De tal modo al recrear el son en su obra pianística fue coherente consigo mismo y con el sentido de pertenencia cultural que siempre cultivó. Fue tejiendo la serie de Seis sones sencillos entre 1954 y 1964. Luego, en 1998, compuso el Son no. 7. En la memoria y la sensibilidad de Fariñas se habían instalado las huellas de compositores precedentes, Amadeo Roldán y Alejandro García Caturla, que desde la vanguardia habían hecho notables contribuciones a la plasmación de un nuevo y muy robusto estadío de la identidad cubana. Pero también, como recordamos, no estaba ajeno a los aires soneros que se respiraban en la cultura musical popular y, ¿por qué no?, en la gestualidad y el habla del cubano. Los sones de Fariñas se sitúan tanto al margen del folclor como de la sofisticación académica. Si hay que buscar un vínculo de parentesco, la brújula apuntaría tangencialmente a la obra de Carlos Borbolla (1902-1990), a quien Alejo Carpentier en La música en Cuba describió como “el caso más extraordinario de la música cubana contemporánea; todo es singular y digno de atención en este compositor: su formación, su trayectoria al margen de los itinerarios propuestos al artista criollo”.

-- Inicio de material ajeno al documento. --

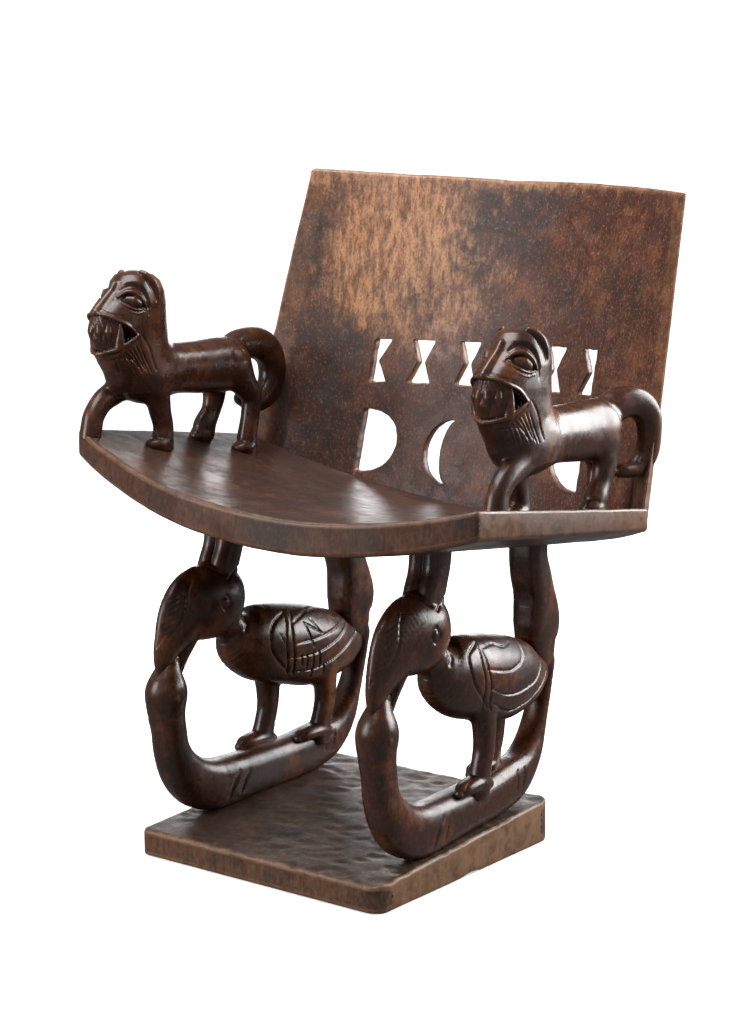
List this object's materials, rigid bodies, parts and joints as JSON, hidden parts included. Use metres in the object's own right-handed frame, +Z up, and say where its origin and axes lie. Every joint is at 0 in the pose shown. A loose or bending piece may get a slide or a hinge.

La siempre recordada maestra Alicia Perea tuvo en altísima estima los sones de Fariñas, al incorporarlos a su repertorio y difundirlos en grabaciones y recitales. Más allá del piano, estas partituras hallaron particular resonancia tras el estreno en mayo de 1981 de la estupenda versión orquestal escrita por el director Gonzalo Romeu, estrenada por la Sinfónica Nacional.